Exercise brief:
How does the data below read from its first line through the line containing "material, or the"? Print those lines exactly.

Records:
* START *
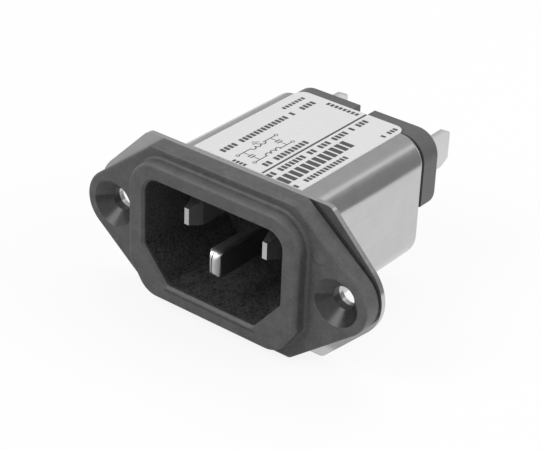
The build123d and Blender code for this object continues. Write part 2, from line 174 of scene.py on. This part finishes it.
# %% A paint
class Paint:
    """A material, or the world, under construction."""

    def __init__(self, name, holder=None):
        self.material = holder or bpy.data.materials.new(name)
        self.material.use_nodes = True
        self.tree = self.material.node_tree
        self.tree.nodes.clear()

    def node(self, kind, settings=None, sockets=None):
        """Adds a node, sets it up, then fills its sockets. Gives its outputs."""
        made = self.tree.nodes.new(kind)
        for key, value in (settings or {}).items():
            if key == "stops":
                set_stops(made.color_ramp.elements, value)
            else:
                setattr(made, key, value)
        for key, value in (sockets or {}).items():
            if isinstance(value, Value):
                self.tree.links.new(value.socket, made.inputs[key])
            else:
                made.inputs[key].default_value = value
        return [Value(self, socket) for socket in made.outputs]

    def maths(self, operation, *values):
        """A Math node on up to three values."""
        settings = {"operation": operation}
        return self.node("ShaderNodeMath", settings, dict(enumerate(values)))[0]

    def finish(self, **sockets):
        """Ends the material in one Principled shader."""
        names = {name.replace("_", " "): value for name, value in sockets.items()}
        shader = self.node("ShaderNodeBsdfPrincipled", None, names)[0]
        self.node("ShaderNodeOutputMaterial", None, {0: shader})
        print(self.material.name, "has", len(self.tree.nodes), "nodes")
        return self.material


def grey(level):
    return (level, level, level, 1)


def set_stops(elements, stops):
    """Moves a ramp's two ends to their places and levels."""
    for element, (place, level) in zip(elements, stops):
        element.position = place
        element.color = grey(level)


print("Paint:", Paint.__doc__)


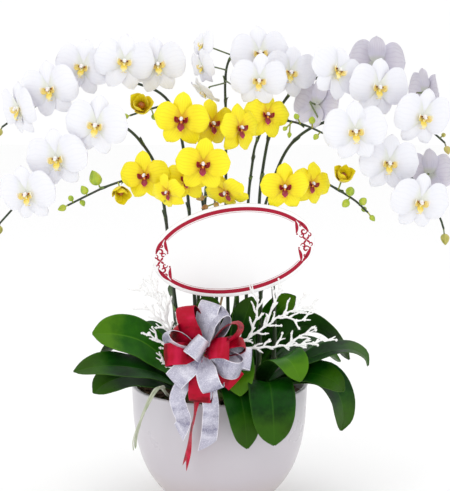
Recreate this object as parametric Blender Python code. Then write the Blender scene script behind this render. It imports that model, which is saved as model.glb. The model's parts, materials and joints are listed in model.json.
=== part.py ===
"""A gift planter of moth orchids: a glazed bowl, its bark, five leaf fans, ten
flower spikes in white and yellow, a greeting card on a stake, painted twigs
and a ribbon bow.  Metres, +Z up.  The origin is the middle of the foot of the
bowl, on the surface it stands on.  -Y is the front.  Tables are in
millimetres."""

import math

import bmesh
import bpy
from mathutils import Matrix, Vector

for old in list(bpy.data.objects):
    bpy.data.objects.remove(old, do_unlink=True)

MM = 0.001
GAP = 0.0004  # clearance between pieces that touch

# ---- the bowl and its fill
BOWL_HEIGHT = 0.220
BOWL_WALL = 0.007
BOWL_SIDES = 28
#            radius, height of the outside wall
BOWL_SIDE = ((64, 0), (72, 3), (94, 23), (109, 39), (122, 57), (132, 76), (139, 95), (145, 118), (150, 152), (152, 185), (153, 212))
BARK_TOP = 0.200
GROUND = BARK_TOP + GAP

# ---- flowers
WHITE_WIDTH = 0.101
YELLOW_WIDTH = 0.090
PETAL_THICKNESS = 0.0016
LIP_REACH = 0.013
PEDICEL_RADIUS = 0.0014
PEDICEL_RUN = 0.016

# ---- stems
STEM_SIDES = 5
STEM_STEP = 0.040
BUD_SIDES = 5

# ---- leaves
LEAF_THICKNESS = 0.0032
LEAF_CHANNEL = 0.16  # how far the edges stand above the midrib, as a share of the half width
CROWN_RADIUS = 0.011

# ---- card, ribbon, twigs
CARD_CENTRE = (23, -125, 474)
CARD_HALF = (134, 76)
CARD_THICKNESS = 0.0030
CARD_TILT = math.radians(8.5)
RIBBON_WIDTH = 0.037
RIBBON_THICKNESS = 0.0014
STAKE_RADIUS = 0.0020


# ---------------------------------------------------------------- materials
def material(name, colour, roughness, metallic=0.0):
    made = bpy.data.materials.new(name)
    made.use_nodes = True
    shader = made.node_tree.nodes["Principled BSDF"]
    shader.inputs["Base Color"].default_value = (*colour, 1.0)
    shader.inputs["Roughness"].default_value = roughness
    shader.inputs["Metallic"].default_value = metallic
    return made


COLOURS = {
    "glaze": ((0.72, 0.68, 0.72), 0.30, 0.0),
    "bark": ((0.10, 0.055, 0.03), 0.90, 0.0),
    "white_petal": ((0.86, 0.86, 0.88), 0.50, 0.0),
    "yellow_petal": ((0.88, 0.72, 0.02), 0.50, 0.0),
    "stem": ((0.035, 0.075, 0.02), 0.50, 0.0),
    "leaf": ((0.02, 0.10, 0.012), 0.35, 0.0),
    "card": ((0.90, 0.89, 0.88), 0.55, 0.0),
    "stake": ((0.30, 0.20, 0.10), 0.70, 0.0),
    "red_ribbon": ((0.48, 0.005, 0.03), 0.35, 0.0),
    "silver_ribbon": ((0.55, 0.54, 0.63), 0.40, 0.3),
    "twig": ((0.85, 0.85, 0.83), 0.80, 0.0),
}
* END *
Answer for the task:
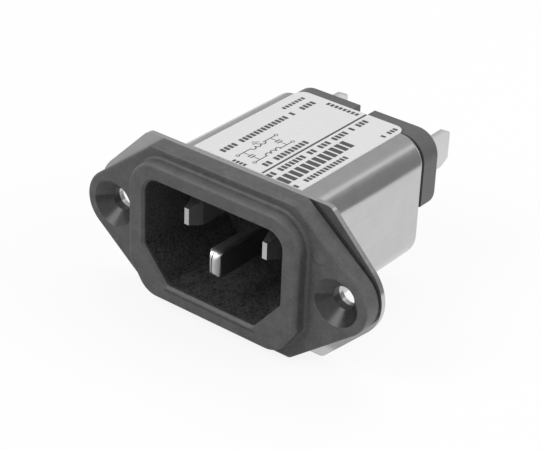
The build123d and Blender code for this object continues. Write part 2, from line 174 of scene.py on. This part finishes it.
# %% A paint
class Paint:
    """A material, or the world, under construction."""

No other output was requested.